--- Job ---
Write out exactly the lines from the line with "make_blower_seat(mats)" through the line with "before = set(bpy.data.objects)", both ends included, and no other line.

--- Material ---
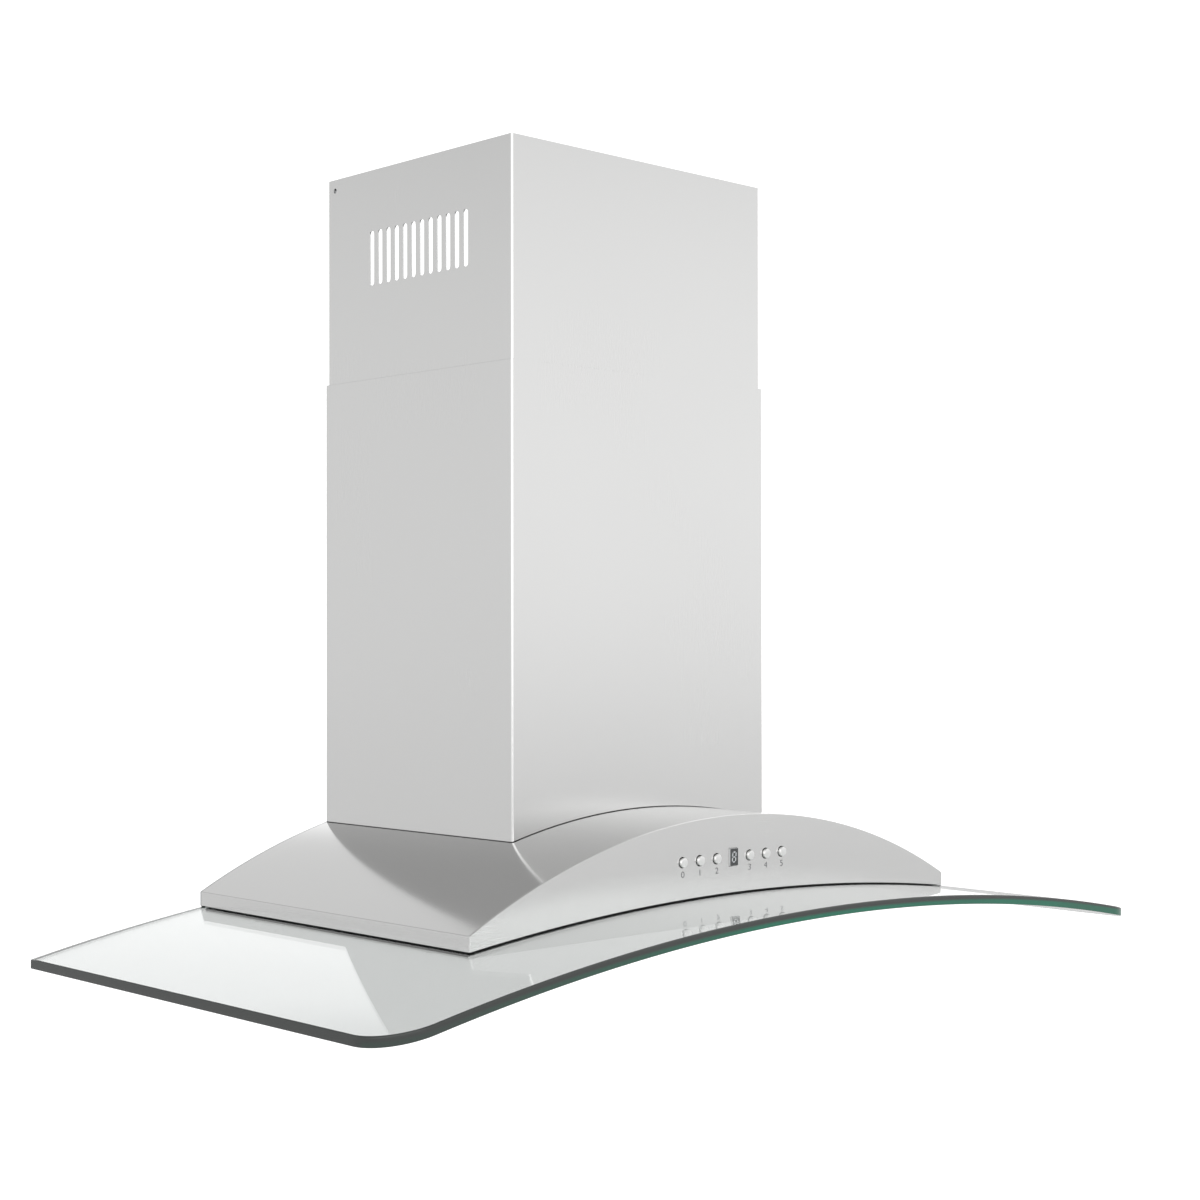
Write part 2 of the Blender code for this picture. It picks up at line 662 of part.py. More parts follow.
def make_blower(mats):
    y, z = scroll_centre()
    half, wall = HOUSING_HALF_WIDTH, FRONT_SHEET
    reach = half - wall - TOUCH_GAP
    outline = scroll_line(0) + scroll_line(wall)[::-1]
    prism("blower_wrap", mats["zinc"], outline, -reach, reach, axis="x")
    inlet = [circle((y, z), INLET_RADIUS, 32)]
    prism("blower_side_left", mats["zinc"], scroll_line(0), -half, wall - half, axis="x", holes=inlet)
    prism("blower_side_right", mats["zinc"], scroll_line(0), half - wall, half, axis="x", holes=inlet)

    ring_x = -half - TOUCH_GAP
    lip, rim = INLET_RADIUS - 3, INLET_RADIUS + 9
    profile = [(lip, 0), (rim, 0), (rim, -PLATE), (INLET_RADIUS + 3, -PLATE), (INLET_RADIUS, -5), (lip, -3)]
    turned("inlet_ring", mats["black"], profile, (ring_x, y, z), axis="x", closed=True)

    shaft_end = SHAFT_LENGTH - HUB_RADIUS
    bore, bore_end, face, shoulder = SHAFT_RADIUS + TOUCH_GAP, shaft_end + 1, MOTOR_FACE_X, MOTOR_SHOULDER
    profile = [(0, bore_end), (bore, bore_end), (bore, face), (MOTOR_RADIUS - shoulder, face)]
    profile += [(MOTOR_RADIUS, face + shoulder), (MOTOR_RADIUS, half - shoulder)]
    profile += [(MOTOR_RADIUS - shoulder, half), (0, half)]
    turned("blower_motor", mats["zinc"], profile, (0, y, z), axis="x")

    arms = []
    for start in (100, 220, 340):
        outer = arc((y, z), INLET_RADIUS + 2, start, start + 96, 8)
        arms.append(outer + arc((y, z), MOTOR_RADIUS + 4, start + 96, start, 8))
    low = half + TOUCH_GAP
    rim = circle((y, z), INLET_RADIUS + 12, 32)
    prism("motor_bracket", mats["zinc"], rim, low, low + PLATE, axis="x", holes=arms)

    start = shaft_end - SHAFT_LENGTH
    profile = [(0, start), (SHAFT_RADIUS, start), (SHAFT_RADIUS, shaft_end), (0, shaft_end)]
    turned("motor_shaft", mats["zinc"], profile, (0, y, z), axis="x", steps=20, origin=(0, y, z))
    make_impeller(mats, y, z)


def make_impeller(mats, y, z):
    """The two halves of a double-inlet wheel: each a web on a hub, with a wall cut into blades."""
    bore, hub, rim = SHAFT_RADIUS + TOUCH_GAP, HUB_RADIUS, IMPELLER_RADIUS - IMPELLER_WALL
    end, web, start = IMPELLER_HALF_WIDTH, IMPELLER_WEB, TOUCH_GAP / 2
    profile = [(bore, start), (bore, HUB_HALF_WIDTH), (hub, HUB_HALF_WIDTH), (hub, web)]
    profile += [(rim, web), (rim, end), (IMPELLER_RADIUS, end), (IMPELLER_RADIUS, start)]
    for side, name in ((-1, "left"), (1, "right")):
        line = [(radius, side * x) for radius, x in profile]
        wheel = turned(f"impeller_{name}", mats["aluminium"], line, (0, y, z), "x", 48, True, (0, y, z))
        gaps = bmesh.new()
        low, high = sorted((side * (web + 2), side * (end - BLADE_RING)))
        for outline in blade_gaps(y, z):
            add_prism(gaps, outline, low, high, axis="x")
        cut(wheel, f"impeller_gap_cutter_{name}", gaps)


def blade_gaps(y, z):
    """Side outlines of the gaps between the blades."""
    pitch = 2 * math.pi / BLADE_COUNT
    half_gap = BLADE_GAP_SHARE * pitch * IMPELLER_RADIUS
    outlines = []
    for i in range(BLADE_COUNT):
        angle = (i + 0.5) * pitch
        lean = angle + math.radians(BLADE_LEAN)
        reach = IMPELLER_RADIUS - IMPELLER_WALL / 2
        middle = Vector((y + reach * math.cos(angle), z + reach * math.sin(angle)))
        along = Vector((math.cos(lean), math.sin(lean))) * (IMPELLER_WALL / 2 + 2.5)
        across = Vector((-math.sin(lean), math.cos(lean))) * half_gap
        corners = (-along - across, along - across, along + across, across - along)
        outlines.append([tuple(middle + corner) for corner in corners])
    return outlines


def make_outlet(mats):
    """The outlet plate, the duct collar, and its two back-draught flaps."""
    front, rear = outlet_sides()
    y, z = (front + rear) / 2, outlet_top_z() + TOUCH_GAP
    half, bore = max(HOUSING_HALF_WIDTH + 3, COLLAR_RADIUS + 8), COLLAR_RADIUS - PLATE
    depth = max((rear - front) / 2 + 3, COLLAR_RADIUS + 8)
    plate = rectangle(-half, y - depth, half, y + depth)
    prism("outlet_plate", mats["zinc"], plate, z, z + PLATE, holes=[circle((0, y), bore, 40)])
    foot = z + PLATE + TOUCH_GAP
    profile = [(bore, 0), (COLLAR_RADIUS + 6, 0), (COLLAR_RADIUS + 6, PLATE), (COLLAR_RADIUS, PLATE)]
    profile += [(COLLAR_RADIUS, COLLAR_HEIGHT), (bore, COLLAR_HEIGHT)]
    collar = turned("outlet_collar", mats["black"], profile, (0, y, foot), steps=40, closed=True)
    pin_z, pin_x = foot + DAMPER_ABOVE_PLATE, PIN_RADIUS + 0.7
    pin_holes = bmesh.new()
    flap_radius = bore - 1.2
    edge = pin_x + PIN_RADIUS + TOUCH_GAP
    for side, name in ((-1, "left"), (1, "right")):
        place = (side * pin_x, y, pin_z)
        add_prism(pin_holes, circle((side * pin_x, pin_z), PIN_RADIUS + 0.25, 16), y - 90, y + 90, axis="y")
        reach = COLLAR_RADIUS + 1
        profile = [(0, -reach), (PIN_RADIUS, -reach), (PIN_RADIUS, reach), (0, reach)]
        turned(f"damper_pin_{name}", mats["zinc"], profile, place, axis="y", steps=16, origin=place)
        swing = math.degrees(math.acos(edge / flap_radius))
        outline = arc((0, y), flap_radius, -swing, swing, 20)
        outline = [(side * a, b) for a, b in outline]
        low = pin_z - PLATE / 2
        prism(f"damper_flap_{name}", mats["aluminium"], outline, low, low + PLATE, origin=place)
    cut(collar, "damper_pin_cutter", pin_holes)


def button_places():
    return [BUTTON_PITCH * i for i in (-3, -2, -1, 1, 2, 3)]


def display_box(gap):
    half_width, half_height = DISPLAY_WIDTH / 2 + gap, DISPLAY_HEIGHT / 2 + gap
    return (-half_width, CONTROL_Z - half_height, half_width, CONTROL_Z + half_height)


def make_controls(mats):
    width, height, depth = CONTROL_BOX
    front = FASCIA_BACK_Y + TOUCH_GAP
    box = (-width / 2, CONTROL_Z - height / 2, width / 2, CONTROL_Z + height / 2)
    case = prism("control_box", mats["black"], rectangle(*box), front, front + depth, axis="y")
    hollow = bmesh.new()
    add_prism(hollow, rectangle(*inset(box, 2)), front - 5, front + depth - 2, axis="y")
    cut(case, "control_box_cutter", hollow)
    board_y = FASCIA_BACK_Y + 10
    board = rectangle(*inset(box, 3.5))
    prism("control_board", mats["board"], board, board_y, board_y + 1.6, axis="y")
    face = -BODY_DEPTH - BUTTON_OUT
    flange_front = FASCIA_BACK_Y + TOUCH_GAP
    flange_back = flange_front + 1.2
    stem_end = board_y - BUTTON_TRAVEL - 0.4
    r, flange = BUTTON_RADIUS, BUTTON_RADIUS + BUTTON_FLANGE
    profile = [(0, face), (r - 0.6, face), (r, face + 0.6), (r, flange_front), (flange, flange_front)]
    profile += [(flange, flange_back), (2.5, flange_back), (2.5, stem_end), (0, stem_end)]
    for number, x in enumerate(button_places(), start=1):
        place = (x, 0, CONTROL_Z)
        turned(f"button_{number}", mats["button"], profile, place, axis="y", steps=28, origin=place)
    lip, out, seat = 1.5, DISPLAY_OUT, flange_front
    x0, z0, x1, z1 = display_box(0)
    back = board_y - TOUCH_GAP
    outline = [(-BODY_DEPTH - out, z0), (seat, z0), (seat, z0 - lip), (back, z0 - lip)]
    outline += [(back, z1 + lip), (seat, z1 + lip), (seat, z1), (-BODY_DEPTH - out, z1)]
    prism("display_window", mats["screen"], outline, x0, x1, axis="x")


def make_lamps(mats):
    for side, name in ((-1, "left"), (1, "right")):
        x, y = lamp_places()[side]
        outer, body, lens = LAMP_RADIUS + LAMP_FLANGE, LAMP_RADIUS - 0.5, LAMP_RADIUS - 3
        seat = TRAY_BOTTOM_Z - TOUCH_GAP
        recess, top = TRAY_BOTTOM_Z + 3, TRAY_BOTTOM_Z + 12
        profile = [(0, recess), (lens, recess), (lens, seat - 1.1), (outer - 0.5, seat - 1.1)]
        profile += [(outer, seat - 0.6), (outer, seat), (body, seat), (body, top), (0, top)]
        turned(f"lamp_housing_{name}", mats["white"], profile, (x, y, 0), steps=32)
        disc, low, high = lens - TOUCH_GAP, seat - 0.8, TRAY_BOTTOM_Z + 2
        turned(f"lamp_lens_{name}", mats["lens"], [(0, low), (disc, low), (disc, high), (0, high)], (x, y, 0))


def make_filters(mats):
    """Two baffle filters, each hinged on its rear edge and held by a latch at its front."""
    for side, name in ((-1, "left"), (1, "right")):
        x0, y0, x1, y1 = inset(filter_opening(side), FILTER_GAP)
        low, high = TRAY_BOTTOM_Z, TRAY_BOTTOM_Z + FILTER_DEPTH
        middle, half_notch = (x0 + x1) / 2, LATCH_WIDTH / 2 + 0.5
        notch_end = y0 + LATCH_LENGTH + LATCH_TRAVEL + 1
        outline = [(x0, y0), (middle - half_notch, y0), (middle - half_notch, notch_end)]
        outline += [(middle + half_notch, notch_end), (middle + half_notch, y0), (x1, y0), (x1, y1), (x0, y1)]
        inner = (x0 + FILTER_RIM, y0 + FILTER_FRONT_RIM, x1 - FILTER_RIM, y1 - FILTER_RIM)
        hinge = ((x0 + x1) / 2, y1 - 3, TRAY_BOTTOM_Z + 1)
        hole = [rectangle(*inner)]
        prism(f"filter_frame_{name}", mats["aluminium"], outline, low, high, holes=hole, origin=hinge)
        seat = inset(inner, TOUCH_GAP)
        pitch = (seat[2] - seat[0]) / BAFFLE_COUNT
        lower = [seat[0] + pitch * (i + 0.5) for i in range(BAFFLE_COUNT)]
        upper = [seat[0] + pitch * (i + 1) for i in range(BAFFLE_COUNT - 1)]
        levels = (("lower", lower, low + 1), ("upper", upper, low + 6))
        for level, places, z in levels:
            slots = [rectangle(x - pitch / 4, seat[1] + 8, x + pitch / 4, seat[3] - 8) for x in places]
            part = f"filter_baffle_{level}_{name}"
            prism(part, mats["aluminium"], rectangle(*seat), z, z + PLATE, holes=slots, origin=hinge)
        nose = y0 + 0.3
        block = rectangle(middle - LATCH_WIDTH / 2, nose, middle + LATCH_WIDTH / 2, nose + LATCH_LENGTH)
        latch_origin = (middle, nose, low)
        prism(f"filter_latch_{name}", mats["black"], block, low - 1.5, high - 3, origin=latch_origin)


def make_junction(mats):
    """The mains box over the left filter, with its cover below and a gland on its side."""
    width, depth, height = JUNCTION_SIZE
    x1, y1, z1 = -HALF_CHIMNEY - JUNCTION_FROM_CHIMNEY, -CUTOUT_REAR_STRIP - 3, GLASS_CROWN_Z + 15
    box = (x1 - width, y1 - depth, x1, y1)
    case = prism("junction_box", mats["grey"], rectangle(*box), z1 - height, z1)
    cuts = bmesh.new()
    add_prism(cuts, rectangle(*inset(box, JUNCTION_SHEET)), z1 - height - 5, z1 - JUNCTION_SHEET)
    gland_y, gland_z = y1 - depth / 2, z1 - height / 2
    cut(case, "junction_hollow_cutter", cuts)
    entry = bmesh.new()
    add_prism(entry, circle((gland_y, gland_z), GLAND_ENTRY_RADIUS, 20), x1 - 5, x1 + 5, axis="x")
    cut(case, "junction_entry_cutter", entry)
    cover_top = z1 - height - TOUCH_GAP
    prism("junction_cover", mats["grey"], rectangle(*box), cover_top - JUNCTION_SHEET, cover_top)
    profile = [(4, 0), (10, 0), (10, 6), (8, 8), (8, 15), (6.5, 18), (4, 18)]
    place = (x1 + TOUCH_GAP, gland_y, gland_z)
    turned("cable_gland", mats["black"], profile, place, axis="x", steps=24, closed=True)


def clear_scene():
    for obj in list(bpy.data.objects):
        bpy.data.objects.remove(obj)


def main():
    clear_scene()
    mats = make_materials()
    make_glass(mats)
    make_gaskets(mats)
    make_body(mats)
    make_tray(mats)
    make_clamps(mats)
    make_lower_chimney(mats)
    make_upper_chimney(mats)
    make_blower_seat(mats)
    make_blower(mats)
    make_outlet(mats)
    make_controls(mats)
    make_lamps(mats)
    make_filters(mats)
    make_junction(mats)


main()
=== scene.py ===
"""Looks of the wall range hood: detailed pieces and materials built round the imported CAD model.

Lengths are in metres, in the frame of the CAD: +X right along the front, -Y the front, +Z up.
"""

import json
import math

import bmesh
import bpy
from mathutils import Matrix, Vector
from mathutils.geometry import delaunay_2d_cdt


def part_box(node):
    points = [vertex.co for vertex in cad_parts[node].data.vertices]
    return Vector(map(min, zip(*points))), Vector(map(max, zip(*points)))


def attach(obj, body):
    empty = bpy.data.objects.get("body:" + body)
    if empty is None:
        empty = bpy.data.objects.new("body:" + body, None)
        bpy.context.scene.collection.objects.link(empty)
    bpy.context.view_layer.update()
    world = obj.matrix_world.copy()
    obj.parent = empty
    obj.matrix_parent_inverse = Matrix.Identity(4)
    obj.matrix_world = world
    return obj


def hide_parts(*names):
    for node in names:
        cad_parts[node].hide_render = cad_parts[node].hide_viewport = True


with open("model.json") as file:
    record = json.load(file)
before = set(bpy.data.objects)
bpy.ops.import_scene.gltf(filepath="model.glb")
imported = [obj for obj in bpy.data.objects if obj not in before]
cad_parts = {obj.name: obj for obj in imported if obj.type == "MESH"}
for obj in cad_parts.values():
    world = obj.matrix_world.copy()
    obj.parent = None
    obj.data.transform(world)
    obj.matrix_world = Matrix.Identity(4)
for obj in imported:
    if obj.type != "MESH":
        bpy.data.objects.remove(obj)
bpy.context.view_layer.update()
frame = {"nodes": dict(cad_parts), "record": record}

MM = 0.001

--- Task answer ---
    make_blower_seat(mats)
    make_blower(mats)
    make_outlet(mats)
    make_controls(mats)
    make_lamps(mats)
    make_filters(mats)
    make_junction(mats)


main()
=== scene.py ===
"""Looks of the wall range hood: detailed pieces and materials built round the imported CAD model.

Lengths are in metres, in the frame of the CAD: +X right along the front, -Y the front, +Z up.
"""

import json
import math

import bmesh
import bpy
from mathutils import Matrix, Vector
from mathutils.geometry import delaunay_2d_cdt


def part_box(node):
    points = [vertex.co for vertex in cad_parts[node].data.vertices]
    return Vector(map(min, zip(*points))), Vector(map(max, zip(*points)))


def attach(obj, body):
    empty = bpy.data.objects.get("body:" + body)
    if empty is None:
        empty = bpy.data.objects.new("body:" + body, None)
        bpy.context.scene.collection.objects.link(empty)
    bpy.context.view_layer.update()
    world = obj.matrix_world.copy()
    obj.parent = empty
    obj.matrix_parent_inverse = Matrix.Identity(4)
    obj.matrix_world = world
    return obj


def hide_parts(*names):
    for node in names:
        cad_parts[node].hide_render = cad_parts[node].hide_viewport = True


with open("model.json") as file:
    record = json.load(file)
before = set(bpy.data.objects)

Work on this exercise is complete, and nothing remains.